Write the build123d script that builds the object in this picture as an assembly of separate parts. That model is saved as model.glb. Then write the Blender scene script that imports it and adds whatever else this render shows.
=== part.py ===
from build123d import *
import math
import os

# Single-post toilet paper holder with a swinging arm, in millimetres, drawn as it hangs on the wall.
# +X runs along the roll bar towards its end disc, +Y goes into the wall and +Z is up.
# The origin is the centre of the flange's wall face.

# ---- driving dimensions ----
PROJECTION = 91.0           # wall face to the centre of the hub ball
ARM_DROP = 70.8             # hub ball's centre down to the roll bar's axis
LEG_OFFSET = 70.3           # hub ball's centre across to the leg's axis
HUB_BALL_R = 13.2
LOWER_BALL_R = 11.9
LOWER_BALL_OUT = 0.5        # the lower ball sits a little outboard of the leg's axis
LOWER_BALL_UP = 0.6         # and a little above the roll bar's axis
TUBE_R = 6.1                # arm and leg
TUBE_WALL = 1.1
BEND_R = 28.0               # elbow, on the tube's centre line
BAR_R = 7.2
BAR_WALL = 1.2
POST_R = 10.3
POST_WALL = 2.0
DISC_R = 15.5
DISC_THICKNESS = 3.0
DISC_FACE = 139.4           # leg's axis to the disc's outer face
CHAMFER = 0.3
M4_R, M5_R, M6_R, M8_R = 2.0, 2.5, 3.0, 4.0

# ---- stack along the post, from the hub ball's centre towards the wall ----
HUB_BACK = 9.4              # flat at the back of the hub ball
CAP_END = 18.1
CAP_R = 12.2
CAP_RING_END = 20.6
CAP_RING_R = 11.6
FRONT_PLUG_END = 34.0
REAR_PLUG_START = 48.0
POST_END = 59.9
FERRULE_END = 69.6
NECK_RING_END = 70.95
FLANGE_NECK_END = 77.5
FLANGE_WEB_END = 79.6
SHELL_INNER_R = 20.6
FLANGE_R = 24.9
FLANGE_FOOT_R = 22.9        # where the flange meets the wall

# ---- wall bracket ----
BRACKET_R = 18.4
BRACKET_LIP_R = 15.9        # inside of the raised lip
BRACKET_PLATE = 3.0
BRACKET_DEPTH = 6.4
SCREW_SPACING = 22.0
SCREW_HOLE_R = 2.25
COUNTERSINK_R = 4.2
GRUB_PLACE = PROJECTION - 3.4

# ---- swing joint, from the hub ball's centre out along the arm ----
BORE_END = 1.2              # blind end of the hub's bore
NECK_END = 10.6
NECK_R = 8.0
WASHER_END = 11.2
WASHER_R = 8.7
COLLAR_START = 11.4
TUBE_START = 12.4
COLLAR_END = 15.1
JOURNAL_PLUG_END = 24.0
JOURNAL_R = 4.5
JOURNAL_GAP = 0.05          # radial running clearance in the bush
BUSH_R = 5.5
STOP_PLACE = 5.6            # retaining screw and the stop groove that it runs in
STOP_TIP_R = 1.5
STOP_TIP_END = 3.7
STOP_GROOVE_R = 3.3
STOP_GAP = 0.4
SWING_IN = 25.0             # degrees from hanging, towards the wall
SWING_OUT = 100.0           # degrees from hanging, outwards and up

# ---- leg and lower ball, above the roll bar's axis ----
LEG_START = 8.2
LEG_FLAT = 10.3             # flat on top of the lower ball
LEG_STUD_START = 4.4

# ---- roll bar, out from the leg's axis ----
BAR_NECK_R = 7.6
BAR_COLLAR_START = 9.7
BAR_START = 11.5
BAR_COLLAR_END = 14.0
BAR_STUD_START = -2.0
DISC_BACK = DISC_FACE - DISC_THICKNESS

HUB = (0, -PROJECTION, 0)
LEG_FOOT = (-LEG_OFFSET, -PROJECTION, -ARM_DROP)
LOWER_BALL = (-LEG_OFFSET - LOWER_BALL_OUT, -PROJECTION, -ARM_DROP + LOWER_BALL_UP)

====

- **What to work on**
Each line of the listing above should be output exactly.

- **Expected output**
Write the build123d script that builds the object in this picture as an assembly of separate parts. That model is saved as model.glb. Then write the Blender scene script that imports it and adds whatever else this render shows.
=== part.py ===
from build123d import *
import math
import os

# Single-post toilet paper holder with a swinging arm, in millimetres, drawn as it hangs on the wall.
# +X runs along the roll bar towards its end disc, +Y goes into the wall and +Z is up.
# The origin is the centre of the flange's wall face.

# ---- driving dimensions ----
PROJECTION = 91.0           # wall face to the centre of the hub ball
ARM_DROP = 70.8             # hub ball's centre down to the roll bar's axis
LEG_OFFSET = 70.3           # hub ball's centre across to the leg's axis
HUB_BALL_R = 13.2
LOWER_BALL_R = 11.9
LOWER_BALL_OUT = 0.5        # the lower ball sits a little outboard of the leg's axis
LOWER_BALL_UP = 0.6         # and a little above the roll bar's axis
TUBE_R = 6.1                # arm and leg
TUBE_WALL = 1.1
BEND_R = 28.0               # elbow, on the tube's centre line
BAR_R = 7.2
BAR_WALL = 1.2
POST_R = 10.3
POST_WALL = 2.0
DISC_R = 15.5
DISC_THICKNESS = 3.0
DISC_FACE = 139.4           # leg's axis to the disc's outer face
CHAMFER = 0.3
M4_R, M5_R, M6_R, M8_R = 2.0, 2.5, 3.0, 4.0

# ---- stack along the post, from the hub ball's centre towards the wall ----
HUB_BACK = 9.4              # flat at the back of the hub ball
CAP_END = 18.1
CAP_R = 12.2
CAP_RING_END = 20.6
CAP_RING_R = 11.6
FRONT_PLUG_END = 34.0
REAR_PLUG_START = 48.0
POST_END = 59.9
FERRULE_END = 69.6
NECK_RING_END = 70.95
FLANGE_NECK_END = 77.5
FLANGE_WEB_END = 79.6
SHELL_INNER_R = 20.6
FLANGE_R = 24.9
FLANGE_FOOT_R = 22.9        # where the flange meets the wall

# ---- wall bracket ----
BRACKET_R = 18.4
BRACKET_LIP_R = 15.9        # inside of the raised lip
BRACKET_PLATE = 3.0
BRACKET_DEPTH = 6.4
SCREW_SPACING = 22.0
SCREW_HOLE_R = 2.25
COUNTERSINK_R = 4.2
GRUB_PLACE = PROJECTION - 3.4

# ---- swing joint, from the hub ball's centre out along the arm ----
BORE_END = 1.2              # blind end of the hub's bore
NECK_END = 10.6
NECK_R = 8.0
WASHER_END = 11.2
WASHER_R = 8.7
COLLAR_START = 11.4
TUBE_START = 12.4
COLLAR_END = 15.1
JOURNAL_PLUG_END = 24.0
JOURNAL_R = 4.5
JOURNAL_GAP = 0.05          # radial running clearance in the bush
BUSH_R = 5.5
STOP_PLACE = 5.6            # retaining screw and the stop groove that it runs in
STOP_TIP_R = 1.5
STOP_TIP_END = 3.7
STOP_GROOVE_R = 3.3
STOP_GAP = 0.4
SWING_IN = 25.0             # degrees from hanging, towards the wall
SWING_OUT = 100.0           # degrees from hanging, outwards and up

# ---- leg and lower ball, above the roll bar's axis ----
LEG_START = 8.2
LEG_FLAT = 10.3             # flat on top of the lower ball
LEG_STUD_START = 4.4

# ---- roll bar, out from the leg's axis ----
BAR_NECK_R = 7.6
BAR_COLLAR_START = 9.7
BAR_START = 11.5
BAR_COLLAR_END = 14.0
BAR_STUD_START = -2.0
DISC_BACK = DISC_FACE - DISC_THICKNESS

HUB = (0, -PROJECTION, 0)
LEG_FOOT = (-LEG_OFFSET, -PROJECTION, -ARM_DROP)
LOWER_BALL = (-LEG_OFFSET - LOWER_BALL_OUT, -PROJECTION, -ARM_DROP + LOWER_BALL_UP)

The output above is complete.